# PROVIDED INFORMATION:
-.-.-
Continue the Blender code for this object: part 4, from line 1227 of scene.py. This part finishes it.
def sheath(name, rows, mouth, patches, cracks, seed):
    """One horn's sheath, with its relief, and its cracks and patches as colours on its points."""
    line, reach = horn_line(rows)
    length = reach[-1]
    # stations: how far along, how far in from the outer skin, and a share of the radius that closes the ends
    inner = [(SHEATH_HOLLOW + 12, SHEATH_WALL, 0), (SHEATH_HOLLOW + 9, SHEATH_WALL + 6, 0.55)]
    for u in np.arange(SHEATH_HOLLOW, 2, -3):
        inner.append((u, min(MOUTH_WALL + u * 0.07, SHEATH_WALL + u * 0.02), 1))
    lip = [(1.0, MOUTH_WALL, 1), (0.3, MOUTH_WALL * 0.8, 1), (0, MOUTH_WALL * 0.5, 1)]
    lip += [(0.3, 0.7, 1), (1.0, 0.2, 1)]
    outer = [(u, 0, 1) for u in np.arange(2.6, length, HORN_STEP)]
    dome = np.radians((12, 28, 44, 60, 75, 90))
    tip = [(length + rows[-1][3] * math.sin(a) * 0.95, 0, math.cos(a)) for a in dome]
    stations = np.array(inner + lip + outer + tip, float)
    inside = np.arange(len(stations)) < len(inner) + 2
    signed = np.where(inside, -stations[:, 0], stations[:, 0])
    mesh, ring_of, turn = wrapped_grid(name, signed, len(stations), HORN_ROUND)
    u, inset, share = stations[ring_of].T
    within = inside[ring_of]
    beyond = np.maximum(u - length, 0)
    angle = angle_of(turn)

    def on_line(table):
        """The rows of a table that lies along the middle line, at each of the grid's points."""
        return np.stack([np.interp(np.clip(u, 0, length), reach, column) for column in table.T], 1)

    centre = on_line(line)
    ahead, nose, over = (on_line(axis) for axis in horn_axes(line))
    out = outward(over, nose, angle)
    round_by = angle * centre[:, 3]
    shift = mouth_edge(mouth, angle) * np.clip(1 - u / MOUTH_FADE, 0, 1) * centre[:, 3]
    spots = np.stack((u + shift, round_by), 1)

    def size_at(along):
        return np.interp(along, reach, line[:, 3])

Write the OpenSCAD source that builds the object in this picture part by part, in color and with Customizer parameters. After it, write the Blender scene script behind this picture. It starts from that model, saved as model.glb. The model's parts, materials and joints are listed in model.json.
-.-.-
# SHORT PROBLEM:
Reproduce the material verbatim, line by line.

# FINAL RESULT:
Continue the Blender code for this object: part 4, from line 1227 of scene.py. This part finishes it.
def sheath(name, rows, mouth, patches, cracks, seed):
    """One horn's sheath, with its relief, and its cracks and patches as colours on its points."""
    line, reach = horn_line(rows)
    length = reach[-1]
    # stations: how far along, how far in from the outer skin, and a share of the radius that closes the ends
    inner = [(SHEATH_HOLLOW + 12, SHEATH_WALL, 0), (SHEATH_HOLLOW + 9, SHEATH_WALL + 6, 0.55)]
    for u in np.arange(SHEATH_HOLLOW, 2, -3):
        inner.append((u, min(MOUTH_WALL + u * 0.07, SHEATH_WALL + u * 0.02), 1))
    lip = [(1.0, MOUTH_WALL, 1), (0.3, MOUTH_WALL * 0.8, 1), (0, MOUTH_WALL * 0.5, 1)]
    lip += [(0.3, 0.7, 1), (1.0, 0.2, 1)]
    outer = [(u, 0, 1) for u in np.arange(2.6, length, HORN_STEP)]
    dome = np.radians((12, 28, 44, 60, 75, 90))
    tip = [(length + rows[-1][3] * math.sin(a) * 0.95, 0, math.cos(a)) for a in dome]
    stations = np.array(inner + lip + outer + tip, float)
    inside = np.arange(len(stations)) < len(inner) + 2
    signed = np.where(inside, -stations[:, 0], stations[:, 0])
    mesh, ring_of, turn = wrapped_grid(name, signed, len(stations), HORN_ROUND)
    u, inset, share = stations[ring_of].T
    within = inside[ring_of]
    beyond = np.maximum(u - length, 0)
    angle = angle_of(turn)

    def on_line(table):
        """The rows of a table that lies along the middle line, at each of the grid's points."""
        return np.stack([np.interp(np.clip(u, 0, length), reach, column) for column in table.T], 1)

    centre = on_line(line)
    ahead, nose, over = (on_line(axis) for axis in horn_axes(line))
    out = outward(over, nose, angle)
    round_by = angle * centre[:, 3]
    shift = mouth_edge(mouth, angle) * np.clip(1 - u / MOUTH_FADE, 0, 1) * centre[:, 3]
    spots = np.stack((u + shift, round_by), 1)

    def size_at(along):
        return np.interp(along, reach, line[:, 3])

Write the OpenSCAD source that builds the object in this picture part by part, in color and with Customizer parameters. After it, write the Blender scene script behind this picture. It starts from that model, saved as model.glb. The model's parts, materials and joints are listed in model.json.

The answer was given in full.